* start Data shown *

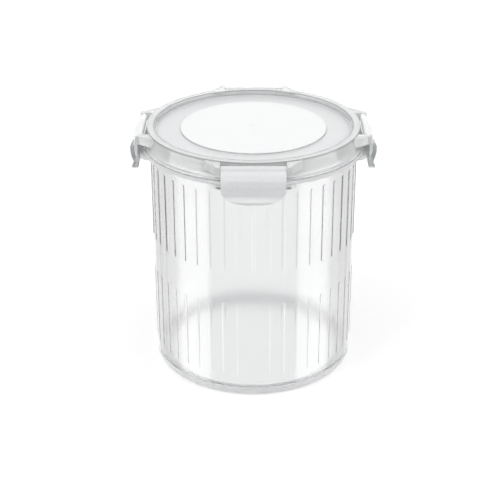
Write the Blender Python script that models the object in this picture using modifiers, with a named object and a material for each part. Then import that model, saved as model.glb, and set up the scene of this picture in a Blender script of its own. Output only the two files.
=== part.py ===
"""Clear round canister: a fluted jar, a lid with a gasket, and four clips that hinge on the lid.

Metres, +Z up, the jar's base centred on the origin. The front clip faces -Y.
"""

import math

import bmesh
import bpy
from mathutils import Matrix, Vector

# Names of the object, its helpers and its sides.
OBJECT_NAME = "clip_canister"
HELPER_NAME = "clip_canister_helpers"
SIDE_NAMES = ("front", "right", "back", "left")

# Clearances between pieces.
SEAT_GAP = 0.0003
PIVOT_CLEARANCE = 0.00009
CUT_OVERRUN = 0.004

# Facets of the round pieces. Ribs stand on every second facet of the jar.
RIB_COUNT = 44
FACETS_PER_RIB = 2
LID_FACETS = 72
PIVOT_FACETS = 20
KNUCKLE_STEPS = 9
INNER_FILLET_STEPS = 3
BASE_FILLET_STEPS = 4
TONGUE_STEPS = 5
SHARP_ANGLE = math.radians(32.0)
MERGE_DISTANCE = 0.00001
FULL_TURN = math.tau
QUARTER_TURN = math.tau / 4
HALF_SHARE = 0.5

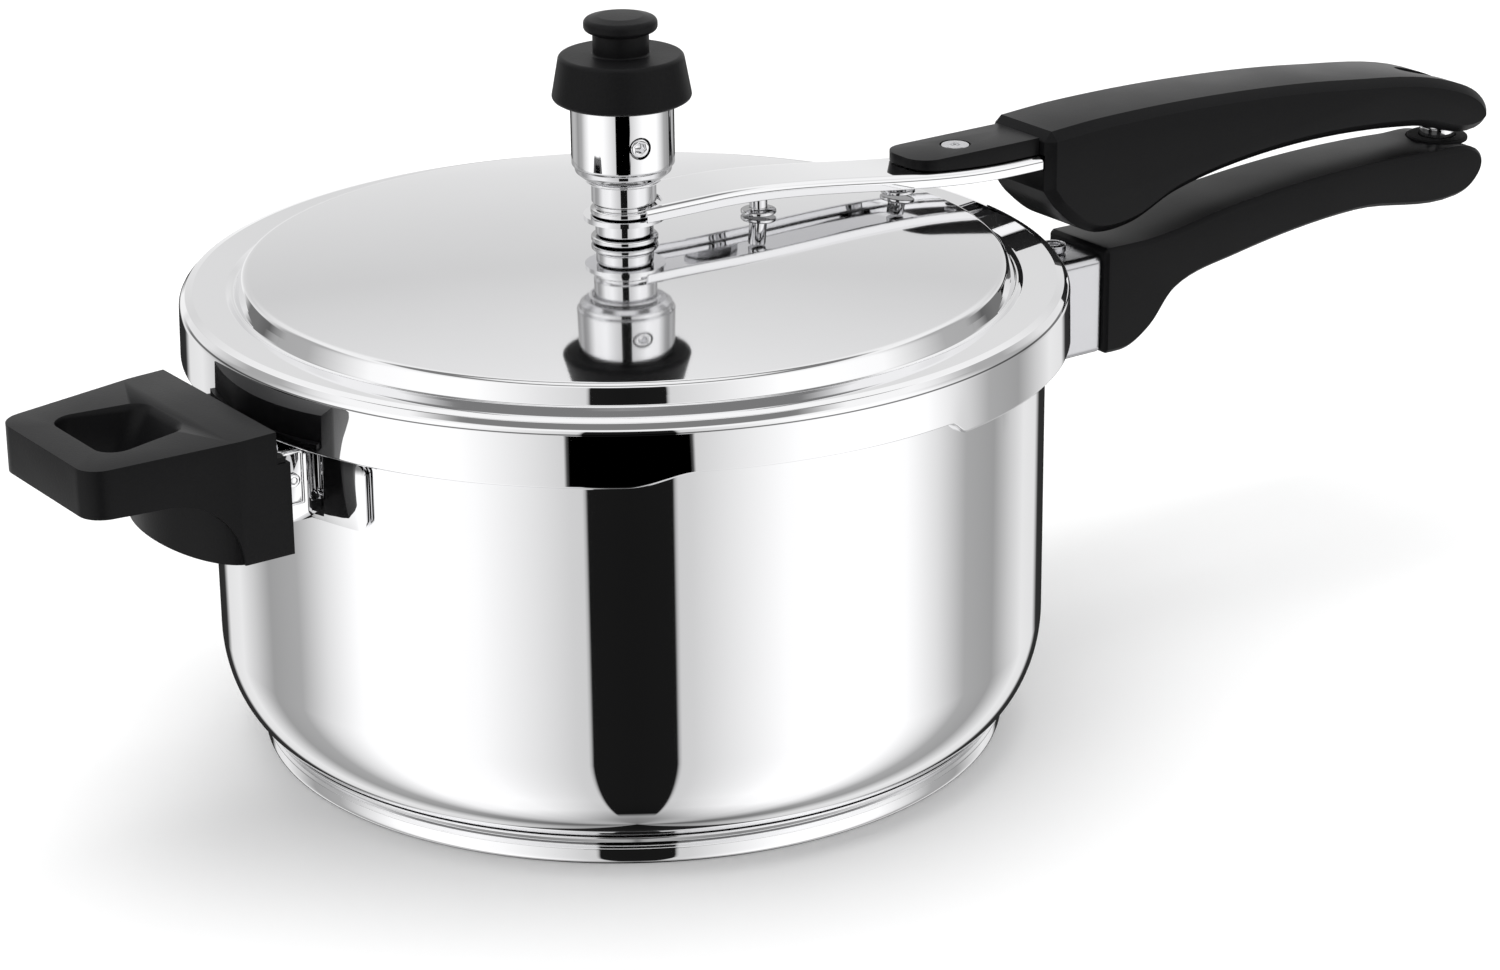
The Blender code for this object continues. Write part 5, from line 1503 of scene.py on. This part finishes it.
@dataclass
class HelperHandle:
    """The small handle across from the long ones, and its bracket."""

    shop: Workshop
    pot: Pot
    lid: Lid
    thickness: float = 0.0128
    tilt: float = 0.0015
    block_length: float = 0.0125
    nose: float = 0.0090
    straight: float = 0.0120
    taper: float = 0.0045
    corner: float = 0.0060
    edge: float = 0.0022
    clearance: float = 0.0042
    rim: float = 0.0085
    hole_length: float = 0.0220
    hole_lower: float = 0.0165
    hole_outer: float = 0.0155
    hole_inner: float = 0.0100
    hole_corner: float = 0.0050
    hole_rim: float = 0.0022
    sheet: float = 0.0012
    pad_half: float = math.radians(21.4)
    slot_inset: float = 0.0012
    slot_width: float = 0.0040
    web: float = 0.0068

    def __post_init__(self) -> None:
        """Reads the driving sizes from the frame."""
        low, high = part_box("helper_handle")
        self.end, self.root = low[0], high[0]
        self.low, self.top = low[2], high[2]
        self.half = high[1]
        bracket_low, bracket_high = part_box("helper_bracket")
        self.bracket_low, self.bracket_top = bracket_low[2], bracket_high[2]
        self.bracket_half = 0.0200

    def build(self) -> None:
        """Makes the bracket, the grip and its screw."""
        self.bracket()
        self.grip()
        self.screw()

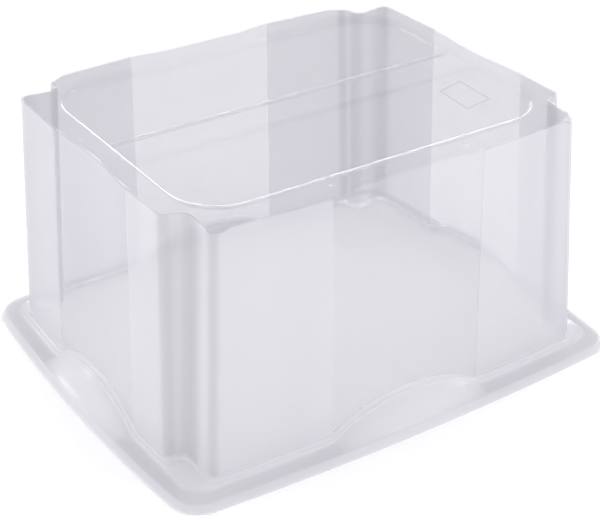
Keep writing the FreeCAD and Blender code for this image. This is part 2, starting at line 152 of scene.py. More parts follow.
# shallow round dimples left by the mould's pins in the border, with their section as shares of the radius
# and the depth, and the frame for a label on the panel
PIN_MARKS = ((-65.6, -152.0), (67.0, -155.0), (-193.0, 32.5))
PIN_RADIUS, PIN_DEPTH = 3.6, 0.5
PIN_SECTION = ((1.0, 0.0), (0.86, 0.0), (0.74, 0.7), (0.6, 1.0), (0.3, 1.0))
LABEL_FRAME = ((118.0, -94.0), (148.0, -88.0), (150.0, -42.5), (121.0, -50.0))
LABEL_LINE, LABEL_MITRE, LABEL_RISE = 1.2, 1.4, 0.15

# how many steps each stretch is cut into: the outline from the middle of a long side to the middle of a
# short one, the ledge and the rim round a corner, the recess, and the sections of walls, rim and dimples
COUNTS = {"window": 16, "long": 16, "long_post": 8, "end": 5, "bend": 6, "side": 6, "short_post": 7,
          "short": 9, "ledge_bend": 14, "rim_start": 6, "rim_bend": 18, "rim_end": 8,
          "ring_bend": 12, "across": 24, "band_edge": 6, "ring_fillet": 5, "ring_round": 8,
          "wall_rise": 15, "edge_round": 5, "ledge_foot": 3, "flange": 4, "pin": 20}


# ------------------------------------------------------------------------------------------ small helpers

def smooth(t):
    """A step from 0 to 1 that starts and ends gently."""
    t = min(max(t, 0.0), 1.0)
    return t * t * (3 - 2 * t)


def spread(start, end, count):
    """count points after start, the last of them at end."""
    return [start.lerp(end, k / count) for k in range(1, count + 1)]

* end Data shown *
* start Data shown *

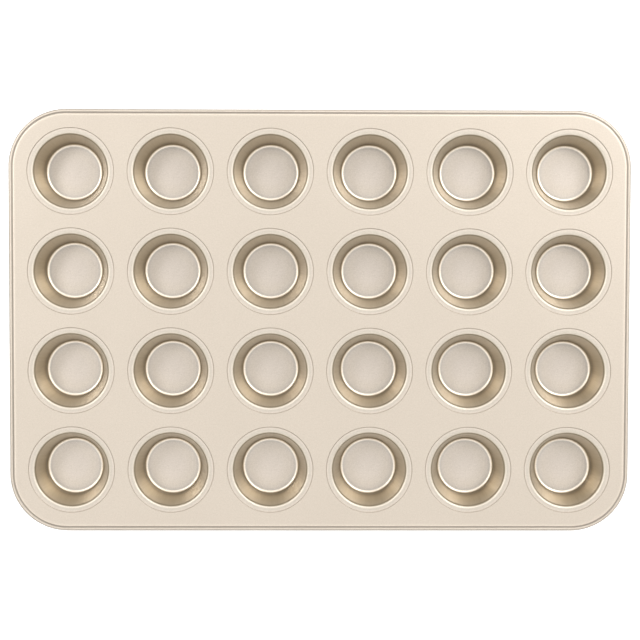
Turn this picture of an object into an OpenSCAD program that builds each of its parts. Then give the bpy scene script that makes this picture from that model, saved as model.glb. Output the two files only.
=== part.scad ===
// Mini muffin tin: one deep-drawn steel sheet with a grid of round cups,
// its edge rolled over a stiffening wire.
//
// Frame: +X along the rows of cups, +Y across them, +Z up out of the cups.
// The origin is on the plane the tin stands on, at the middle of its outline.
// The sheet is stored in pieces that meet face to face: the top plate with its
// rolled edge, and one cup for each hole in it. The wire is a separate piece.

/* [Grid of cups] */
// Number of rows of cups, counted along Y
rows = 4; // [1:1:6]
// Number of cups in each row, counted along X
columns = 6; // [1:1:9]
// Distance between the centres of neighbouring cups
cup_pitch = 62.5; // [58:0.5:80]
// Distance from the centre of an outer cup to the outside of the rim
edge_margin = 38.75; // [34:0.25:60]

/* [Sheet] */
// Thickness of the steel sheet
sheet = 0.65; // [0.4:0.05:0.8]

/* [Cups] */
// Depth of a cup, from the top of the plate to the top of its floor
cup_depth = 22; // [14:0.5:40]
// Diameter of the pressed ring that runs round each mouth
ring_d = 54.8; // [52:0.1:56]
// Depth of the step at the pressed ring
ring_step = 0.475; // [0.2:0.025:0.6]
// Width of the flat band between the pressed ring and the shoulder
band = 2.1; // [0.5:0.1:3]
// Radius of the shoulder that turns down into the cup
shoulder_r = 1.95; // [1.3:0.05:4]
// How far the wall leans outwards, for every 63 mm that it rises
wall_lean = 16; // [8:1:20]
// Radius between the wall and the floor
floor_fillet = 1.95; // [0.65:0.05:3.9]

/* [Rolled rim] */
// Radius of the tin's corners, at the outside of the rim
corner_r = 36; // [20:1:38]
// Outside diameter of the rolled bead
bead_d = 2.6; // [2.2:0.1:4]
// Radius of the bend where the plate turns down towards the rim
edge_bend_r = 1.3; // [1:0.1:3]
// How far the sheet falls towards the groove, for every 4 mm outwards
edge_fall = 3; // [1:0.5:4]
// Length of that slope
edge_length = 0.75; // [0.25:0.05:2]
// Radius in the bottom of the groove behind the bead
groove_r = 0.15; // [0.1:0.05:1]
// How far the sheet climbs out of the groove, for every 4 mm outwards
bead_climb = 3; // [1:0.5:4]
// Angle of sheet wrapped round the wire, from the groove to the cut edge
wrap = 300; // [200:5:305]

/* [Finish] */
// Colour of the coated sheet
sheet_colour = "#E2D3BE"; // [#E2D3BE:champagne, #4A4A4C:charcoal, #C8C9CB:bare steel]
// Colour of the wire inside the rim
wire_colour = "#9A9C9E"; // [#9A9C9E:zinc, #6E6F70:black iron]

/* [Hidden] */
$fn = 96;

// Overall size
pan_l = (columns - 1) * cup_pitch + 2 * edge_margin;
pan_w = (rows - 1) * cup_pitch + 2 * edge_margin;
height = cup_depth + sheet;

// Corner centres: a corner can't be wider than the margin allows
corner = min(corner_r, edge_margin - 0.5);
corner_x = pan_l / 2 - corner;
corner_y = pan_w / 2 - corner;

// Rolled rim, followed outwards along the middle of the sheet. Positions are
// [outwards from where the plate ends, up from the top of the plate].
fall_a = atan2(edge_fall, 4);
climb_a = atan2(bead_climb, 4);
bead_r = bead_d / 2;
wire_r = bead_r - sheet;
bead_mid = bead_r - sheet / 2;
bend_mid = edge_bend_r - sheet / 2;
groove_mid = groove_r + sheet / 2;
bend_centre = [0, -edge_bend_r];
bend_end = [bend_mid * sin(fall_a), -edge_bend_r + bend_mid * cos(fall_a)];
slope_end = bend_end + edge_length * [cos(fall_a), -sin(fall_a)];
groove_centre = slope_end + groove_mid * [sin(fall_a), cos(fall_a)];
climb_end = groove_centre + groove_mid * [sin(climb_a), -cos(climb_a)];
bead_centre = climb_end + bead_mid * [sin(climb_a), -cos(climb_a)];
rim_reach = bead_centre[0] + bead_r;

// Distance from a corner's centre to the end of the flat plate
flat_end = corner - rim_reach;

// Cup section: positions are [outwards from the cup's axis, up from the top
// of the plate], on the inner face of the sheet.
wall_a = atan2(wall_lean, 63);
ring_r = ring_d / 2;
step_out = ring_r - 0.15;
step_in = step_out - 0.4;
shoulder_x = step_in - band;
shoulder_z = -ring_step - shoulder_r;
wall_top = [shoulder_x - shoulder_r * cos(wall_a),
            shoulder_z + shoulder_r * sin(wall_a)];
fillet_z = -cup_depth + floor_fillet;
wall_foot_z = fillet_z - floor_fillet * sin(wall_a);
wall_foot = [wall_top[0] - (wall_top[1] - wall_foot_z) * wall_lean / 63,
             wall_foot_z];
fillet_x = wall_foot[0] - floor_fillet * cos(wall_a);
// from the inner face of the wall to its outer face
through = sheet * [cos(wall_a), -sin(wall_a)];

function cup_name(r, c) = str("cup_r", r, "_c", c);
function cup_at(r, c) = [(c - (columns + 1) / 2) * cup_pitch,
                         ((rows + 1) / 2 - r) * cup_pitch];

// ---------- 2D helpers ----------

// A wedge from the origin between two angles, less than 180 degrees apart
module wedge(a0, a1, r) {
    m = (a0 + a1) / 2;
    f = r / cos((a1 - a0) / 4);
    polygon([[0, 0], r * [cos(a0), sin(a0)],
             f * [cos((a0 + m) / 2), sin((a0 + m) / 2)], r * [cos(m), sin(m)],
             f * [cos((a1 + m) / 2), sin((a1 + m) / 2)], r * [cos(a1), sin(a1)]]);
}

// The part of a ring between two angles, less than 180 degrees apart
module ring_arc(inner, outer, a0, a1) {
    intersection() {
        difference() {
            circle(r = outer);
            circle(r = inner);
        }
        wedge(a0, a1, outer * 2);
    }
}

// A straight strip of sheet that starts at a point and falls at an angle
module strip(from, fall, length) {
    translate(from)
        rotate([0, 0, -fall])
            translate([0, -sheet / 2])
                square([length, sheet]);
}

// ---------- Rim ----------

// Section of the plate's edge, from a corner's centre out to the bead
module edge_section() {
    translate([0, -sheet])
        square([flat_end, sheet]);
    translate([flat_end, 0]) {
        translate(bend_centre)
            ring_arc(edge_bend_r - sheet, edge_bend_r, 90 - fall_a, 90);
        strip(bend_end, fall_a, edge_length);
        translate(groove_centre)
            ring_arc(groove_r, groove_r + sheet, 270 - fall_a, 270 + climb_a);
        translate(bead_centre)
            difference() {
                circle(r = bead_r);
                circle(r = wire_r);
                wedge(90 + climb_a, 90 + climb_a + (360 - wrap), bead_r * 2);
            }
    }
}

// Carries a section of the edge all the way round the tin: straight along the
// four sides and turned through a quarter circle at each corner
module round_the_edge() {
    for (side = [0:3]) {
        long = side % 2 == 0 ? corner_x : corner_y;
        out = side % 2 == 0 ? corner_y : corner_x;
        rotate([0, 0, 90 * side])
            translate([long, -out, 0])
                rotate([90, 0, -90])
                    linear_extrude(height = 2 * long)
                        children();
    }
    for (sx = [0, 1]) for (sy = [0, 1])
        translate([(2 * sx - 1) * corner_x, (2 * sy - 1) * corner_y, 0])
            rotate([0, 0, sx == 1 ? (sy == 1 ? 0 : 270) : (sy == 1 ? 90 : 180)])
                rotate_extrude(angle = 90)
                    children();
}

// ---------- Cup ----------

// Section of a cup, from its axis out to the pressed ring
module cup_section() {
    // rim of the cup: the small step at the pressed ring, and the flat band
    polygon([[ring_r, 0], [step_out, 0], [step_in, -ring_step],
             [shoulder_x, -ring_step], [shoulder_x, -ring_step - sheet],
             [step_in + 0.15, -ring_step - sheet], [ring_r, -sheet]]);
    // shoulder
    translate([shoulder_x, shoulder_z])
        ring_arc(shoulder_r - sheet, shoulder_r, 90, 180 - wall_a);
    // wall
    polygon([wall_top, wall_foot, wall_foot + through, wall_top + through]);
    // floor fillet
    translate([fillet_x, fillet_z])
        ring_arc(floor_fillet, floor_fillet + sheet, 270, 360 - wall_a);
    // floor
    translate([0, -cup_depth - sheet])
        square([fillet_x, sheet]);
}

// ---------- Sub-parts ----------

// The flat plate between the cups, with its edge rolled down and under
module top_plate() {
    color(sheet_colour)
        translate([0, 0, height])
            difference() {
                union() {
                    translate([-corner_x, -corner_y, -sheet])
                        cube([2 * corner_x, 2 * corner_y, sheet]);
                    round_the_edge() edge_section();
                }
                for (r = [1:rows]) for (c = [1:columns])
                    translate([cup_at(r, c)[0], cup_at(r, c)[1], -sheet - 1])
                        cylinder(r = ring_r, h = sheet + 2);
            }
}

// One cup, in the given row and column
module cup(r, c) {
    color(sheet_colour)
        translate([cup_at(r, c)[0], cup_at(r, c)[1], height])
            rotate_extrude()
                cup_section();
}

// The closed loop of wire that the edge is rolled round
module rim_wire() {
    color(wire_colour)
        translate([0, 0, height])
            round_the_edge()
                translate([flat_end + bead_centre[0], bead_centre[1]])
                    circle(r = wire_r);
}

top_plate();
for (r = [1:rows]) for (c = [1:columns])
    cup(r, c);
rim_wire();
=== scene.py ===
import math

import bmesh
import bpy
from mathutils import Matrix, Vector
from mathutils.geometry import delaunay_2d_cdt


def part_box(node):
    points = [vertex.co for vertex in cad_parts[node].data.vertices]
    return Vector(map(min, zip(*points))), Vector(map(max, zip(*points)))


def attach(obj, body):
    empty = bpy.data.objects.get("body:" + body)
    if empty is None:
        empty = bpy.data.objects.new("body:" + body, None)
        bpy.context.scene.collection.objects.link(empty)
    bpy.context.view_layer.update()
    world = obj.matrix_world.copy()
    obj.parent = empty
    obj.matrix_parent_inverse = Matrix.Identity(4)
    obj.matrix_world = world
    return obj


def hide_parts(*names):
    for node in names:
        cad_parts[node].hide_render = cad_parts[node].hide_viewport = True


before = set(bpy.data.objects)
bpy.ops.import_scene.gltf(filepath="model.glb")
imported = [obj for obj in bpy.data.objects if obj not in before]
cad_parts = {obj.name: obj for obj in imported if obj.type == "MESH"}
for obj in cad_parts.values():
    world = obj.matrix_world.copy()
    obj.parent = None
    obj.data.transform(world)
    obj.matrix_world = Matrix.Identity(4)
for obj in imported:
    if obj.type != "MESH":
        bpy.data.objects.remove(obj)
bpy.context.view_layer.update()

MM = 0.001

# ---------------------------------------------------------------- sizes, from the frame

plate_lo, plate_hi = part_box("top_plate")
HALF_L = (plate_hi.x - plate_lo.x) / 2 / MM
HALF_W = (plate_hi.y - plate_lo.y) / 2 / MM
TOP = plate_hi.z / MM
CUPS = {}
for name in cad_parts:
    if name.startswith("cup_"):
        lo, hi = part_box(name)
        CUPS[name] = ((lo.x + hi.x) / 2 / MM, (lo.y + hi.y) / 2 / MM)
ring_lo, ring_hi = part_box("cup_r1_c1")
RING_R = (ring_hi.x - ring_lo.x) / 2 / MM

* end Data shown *

> _Instructions to follow_: Nothing but the lines from the line that contains "is rolled round" through the line that contains "points = [vertex.co" should be given again, each exactly as it stands, both ends included.

> _Response below_:
// The closed loop of wire that the edge is rolled round
module rim_wire() {
    color(wire_colour)
        translate([0, 0, height])
            round_the_edge()
                translate([flat_end + bead_centre[0], bead_centre[1]])
                    circle(r = wire_r);
}

top_plate();
for (r = [1:rows]) for (c = [1:columns])
    cup(r, c);
rim_wire();
=== scene.py ===
import math

import bmesh
import bpy
from mathutils import Matrix, Vector
from mathutils.geometry import delaunay_2d_cdt


def part_box(node):
    points = [vertex.co for vertex in cad_parts[node].data.vertices]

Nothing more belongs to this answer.